MB: Afeta muito. As pessoas têm menos dinheiro, então gastam menos. E mesmo que elas tenham alguma reserva, elas estão com medo, e então guardam tudo. Com todo o dinheiro que você perde, você quer parar de gastar de qualquer jeito. Então, em vez de comprar uma calça jeans e uma camiseta, você compra só uma camiseta. Você compra tudo em menor quantidade.
ME: A ausência de cobertura por parte da grande mídia faz diferença?
MB: Eles não falam muito sobre surfe nos Estados Unidos também. Só na Austrália. Eu acho até que a grande mídia fala mais sobre o assunto aqui que lá nos Estados Unidos. Só na Austrália que os surfistas são como jogadores de futebol. Os Estados Unidos são um país gigante, e só tem uma pequena parte na costa. A grande mídia fica muito longe da praia, e isso dificulta. No Brasil, grande parte da população fica a poucos metros da praia.
ME: E porque os Estados Unidos conseguem ter o surfe mais desenvolvido que aqui?
MB: O surfe está no Brasil há pouco tempo. O esporte começou a ser popular nos anos 1960. No Brasil, foi nos anos 1980. São vinte anos de distância. O surfe é um esporte jovem. Futebol americano, futebol e beisebol também demoraram para se estabelecer. É uma cultura jovem, e o Brasil é mais novo que os Estados Unidos. São vinte anos de diferença.
ME: Então tem como conseguir crescer sem a imprensa?

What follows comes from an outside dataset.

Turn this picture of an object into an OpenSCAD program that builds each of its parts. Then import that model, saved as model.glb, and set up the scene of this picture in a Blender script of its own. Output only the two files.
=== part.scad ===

MB: Ele vai crescer sem a grande mídia. No Brasil você vê um fluxo de pessoas que trabalha durante a semana nas grandes capitais e vai praticar nos fins de semana. Às vezes, o chefe da família não surfa, mas tem uma casa na praia. E isso tudo faz a cultura do surfe evoluir e crescer. Hoje o Brasil está 20 anos atrás no surfe profissional, mas mesmo assim tem nomes como Adriano de Souza, que é um dos melhores do mundo. Antes dele, tiveram vários que chegaram perto, mas ele é o primeiro superstar. E é só o primeiro. Vão haver muitos outros. E quando ele se firmar como uma estrela, a grande mídia e o país vão atrás dele, e vão transformá-lo em um grande ícone. Quando o Brasil tiver um campeão mundial, o mercado vai seguir e promovê-lo.